Печальные строки звучали праздничной одой. Еще бы: трагедия Ниобы принесет ему славу!
Он начал работать с легким сердцем, стараясь возможно больше приблизиться к Овидию; в «Метаморфозах» была чарующая стройность повествования, действие разворачивалось с такой логической наглядностью, что Давид все время чувствовал — ему недостает классической ясности. Ничто более не омрачало настроения художника; работа близилась к концу. Луи рассчитал, что успеет спокойно кончить ее в срок. Он писал и переписывал, но однажды заметил, что живопись слегка потемнела; через несколько дней с полной очевидностью убедился: краски сильно потускнели. Вьен не раз предостерегал от работы по непросохшему красочному слою. Пренебрежение этим простейшим законом дало себя знать. Но, впрочем, рисунок и компоновка удовлетворили Давида. Товарищи и профессора его хвалили. Картину покрыли лаком, оправили в красивую раму и выставили для публичного обозрения. Даже соперники не сомневались в победе Луи.

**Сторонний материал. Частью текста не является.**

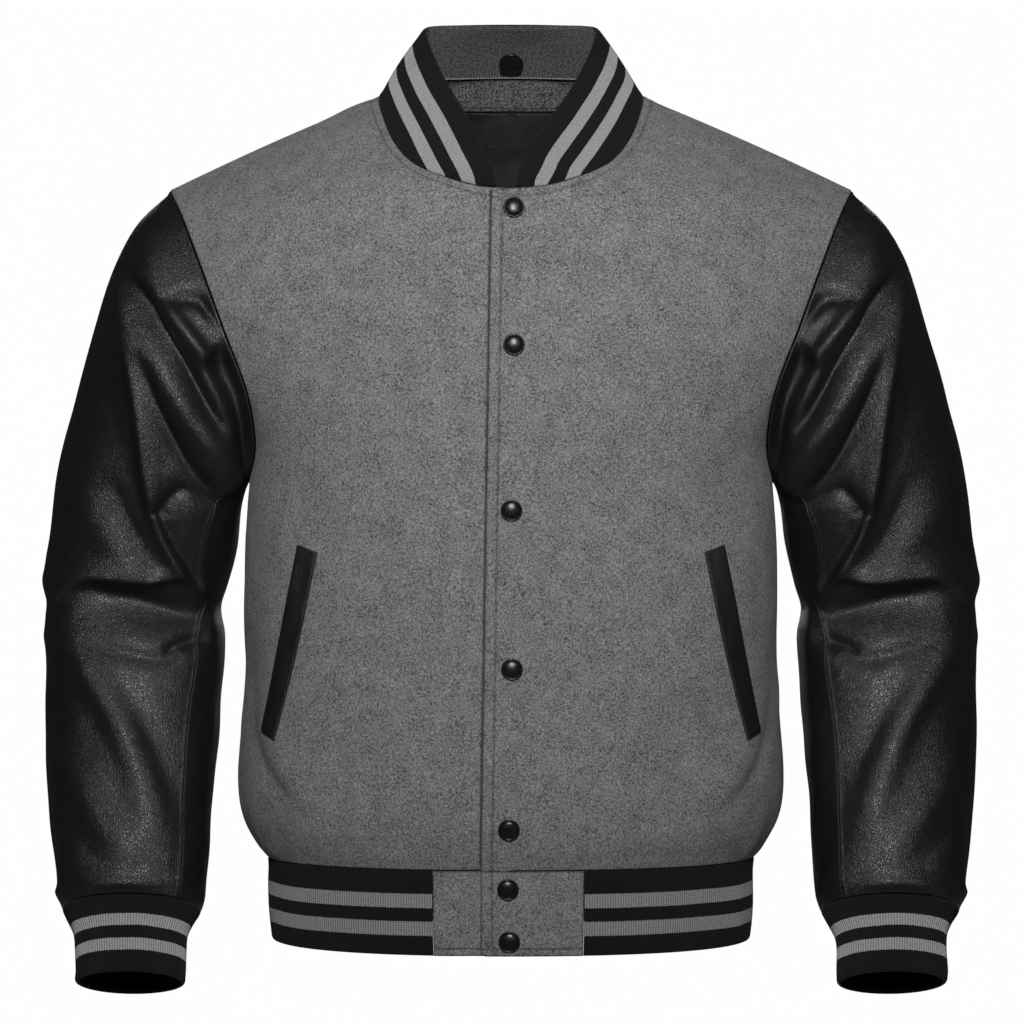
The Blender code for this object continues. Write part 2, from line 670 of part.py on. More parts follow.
# the snap inside the collar has a flat foot and a round head
on_inner = Surface(inner)
spot, _, face, _ = on_inner.tree.ray_cast(Vector((0, 0, HOOD_SNAP_Z)), Vector((0, 1, 0)))
spot, n = on_inner.lay(spot, face, -FACE_RIB - 2.0)
DEE = [(10.0 * math.cos(math.radians(a)), 10.0 * math.sin(math.radians(a)) + 1.0) for a in range(-15, 196, 15)]
DEE += [(-9.0, -6.0), (-7.5, -8.5), (7.5, -8.5), (9.0, -6.0)]
DEE = [(-x, z) for x, z in DEE][::-1]
turned("hood_snap", spot, -n, DEE, ((0.92, 0), (1.0, 0.8), (0.85, 2.0), (0, 2.8)), "enamel")
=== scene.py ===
"""The looks of a snap-front varsity jacket, filled out with no wearer: wool body, leather sleeves, striped rib.

Each sewn piece is a thin closed shell laid on its solid's form, with its folds, rolled edges and knit relief
in the mesh and its cloth in the nodes. Tables are in millimetres for one side (x counted outward).
"""
import math
import bpy
import numpy as np
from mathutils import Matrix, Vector
from mathutils.bvhtree import BVHTree


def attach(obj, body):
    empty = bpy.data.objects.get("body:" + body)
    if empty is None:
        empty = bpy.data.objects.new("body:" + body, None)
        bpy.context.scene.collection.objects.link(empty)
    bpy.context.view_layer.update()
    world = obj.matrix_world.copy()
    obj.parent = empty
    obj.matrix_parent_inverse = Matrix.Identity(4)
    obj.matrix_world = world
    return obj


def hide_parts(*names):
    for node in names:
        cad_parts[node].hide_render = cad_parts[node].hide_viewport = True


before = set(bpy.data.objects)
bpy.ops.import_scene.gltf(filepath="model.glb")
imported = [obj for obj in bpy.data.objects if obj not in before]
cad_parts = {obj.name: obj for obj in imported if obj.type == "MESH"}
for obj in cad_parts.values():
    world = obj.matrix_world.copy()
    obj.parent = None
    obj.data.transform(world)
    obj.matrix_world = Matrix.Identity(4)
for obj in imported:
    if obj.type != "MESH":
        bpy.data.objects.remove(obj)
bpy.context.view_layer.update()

MM = 0.001
WOOL, LEATHER, RIB, FACE_RIB, SATIN = 2.0, 1.5, 2.4, 1.2, 0.8
HEM_Z = -580.0
EDGE_TOP, EDGE_LOW = 15.5, 23.5
UNDERLAP, LAP_STEP = 18.0, 2.7
LAP_FROM, LAP_TO = 50.0, 27.0
TAB_RIGHT, TAB_LEFT = 60.5, 56.5
CAP_R = 8.3
SNAPS = ((2.3, -72.3), (2.3, -178.0), (0.4, -304.5), (0.8, -425.5), (-1.5, -547.5), (-2.3, -594.0), (-1.2, -634.0))
HOOD_SNAP_Z = 63.5
BODY_FULL, COLLAR_BULGE, GAP = 0.63, 3.0, 0.46

# ---------------------------------------------------------------- the pattern, as the solids have it
BODY = np.array([
    (-580, 194.0, 124.0, 112.0), (-568, 204.0, 129.0, 116.5), (-552, 213.0, 132.5, 119.0),
    (-534, 217.3, 134.0, 120.5), (-508, 218.0, 134.0, 120.0), (-470, 215.0, 132.5, 116.0),
    (-424, 212.0, 131.0, 112.0), (-376, 213.0, 130.0, 110.5), (-330, 212.5, 129.0, 111.5),
    (-280, 209.0, 128.5, 115.0)], float)
HEM = np.array([(-645.5, 190.5, 123.0, 110.0), (-620, 192.6, 123.2, 111.0), (-590, 192.8, 123.4, 111.2),
                (-580, 194.0, 124.0, 112.0)], float)
FRONT_LINE = np.array([(-330, 129.0), (-280, 128.5), (-220, 127.6), (-150, 124.8), (-100, 120.6), (-57, 115.0)], float)
BACK_LINE = np.array([(-330, 111.5), (-280, 115.0), (-220, 120.0), (-150, 125.0), (-90, 126.0), (-30, 121.0),
                      (20, 108.0), (54, 97.0)], float)
NECK = np.array([
    (0, 0.0, -115.0, -57.0), (1, 26.3, -112.0, -54.6), (2, 50.9, -104.0, -47.2), (3, 65.8, -95.0, -40.7),
    (4, 79.0, -82.5, -31.8), (5, 91.5, -61.0, -15.5), (6, 100.0, -33.0, 4.5), (7, 106.0, 0.0, 25.0),
    (8, 103.5, 18.0, 29.5), (9, 95.5, 42.0, 37.5), (10, 72.0, 71.5, 48.0), (11, 38.0, 91.0, 52.5),
    (12, 0.0, 97.0, 54.0)], float)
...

В день, когда члены жюри снова собрались перед работами конкурентов, к Давиду, нервно расхаживавшему по коридору, подошел его товарищ Жонбер. Он рассказал, что все, кажется, решено: присуждаются сразу две первые премии — Давиду и ему, Жонберу.
В исключительных случаях дозволялось присуждение двух Больших Римских премий. Вьен подтвердил: да, дело обстоит именно так — осталось ждать только окончательного голосования, а это формальность.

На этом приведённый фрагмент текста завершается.